Se l’8 settembre 1943 è stato l’evento che ha decretato <la morte della Patria>, come riconosciuto da Salvatore Satta già nel 1948 e confermato da Galli della Loggia nel 1993, questa data attuale sarà ricordata come la morte della democrazia. L’operazione batteriologica ha comprovato l’assenza totale dello spirito nazionale e del senso comunitario.
Quelli che furono i comportamenti delle istituzioni e del popolo alla dichiarazione di resa incondizionata si sono ripetuti, con le dovute contestualizzazioni di tempo e di modi, nel momento prolungato e manipolato dell’avvenimento virogeno noto con il nome di battaglia di Covid19.
Alla capitolazione completa di fronte al nemico invisibile e volutamente sovrastimato, le istituzioni hanno dimostrato l’usuale propensione allo sbracamento e alla più nauseante rovina.
Se, all’epoca, gli Stati Maggiori si sono dileguati lasciando i militari allo sbando, le strutture pubbliche si sono spontaneamente smantellate, il popolo si è disgregato nell’interesse privato e nelle vendicative delazioni, la casa regnante è fuggita in cerca della salvezza vergognosa, oggi le sovrapposizioni simboliche sono facilmente identificabili.
Un governo falsario e illegittimo ha continuato a sfornare decreti anticostituzionali e arbitrari con l’unica funzione di mantenere le proprie posizioni di potere e le prerogative di gestione della cosa pubblica indipendentemente dalle indicazioni delle altre rappresentanze parlamentari. Decreti contraddittori e informazioni manipolate hanno creato panico e disorientamento, con la precisa volontà di ammansire la popolazione attraverso l’incertezza e la paura.

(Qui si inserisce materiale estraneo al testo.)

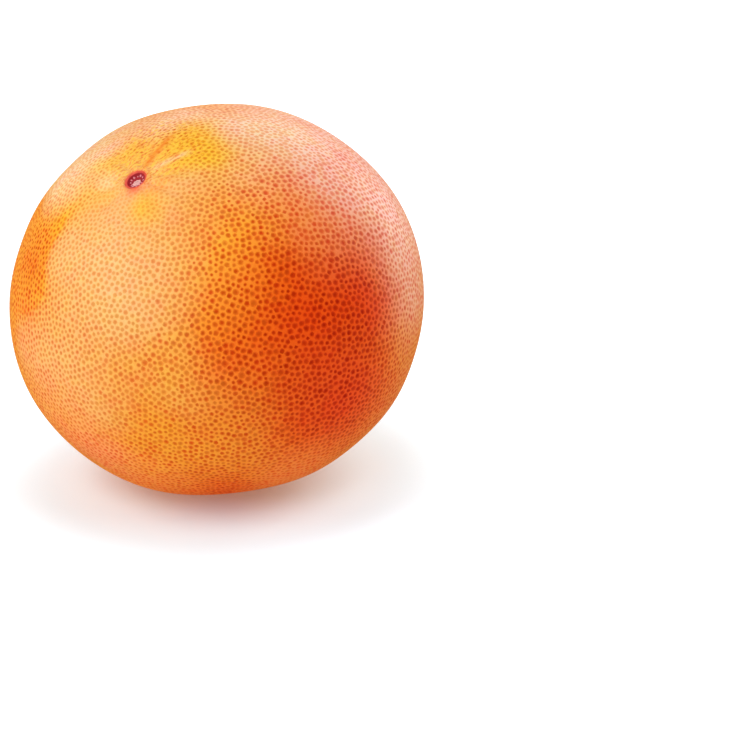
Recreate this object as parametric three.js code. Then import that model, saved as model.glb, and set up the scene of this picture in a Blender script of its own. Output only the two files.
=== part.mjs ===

Le organizzazioni istituzionali, come gli uffici pubblici, la sanità, la scuola, la giustizia, hanno dimostrato il nullo senso civico, la dubbia tenuta etica e la pressoché totale assenza di responsabilità.
Mezzemaniche e dirigenti asserragliati negli uffici con orari scadenzati da appuntamenti come se gestissero una proprietà privata, mentre altri in mutande e canottiera a sopperire con il discutibile lavoro a distanza.
Medici di famiglia che invitavano i pazienti con disonorevoli tazebai ambulatoriali a non accedere in studio se malati, ma attivare il numero dell’emergenza in caso di starnuti e febbricola.
Insegnanti felloni che si negavano alle lezioni online in quanto non collegati ad internet o incapaci di gestire il programma, supportando l’attività didattica con e-mail e certificando promozioni e diplomi con discutibile superficialità.
Magistrati scomparsi in tribunali deserti con continui rinvii di udienze e attività giudiziaria ridotta alle minime risposte di urgenze.
Un apparato istituzionale sgretolato di fronte alla distorta e artefatta guerra virale. Dirigenti e funzionari vari che hanno beatamente usufruito della quarantena nella sicurezza economica e nella diserzione lavorativa.
Un’analisi a parte dovrebbe essere dedicata agli istituti bancari, tra orari e giornate ridotte, addetti dislocati ai domiciliari, ma il mantenimento inossidabile dei costi di commissione e di gestione dei fondi.
In tutti questi settori ci sono stati esempi di coraggio, onesta e senso del dovere. Elementi non contaminati dal terrorismo batteriologico che hanno affiancato i dissidenti della sedizione di stato: dai giovani del mojito di gruppo alle commesse dei supermercati, dai militari dedicati al controllo dei clandestini a quei commercianti che, paura o non paura, hanno regolarmente alzato le saracinesche per conquistarsi il pane quotidiano e fare fronte alle spese inderogabili della propria attività.
L’8 settembre 2020 ha diviso nuovamente l’Italia come quello del ’43: i traditori e i meschini che hanno pensato alla propria pancia, magari ingrassandosi sulle disgrazie, e coloro che hanno mantenuto saldo il concetto di comunità e di Nazione. Anche di questo si dovrà tenere memoria.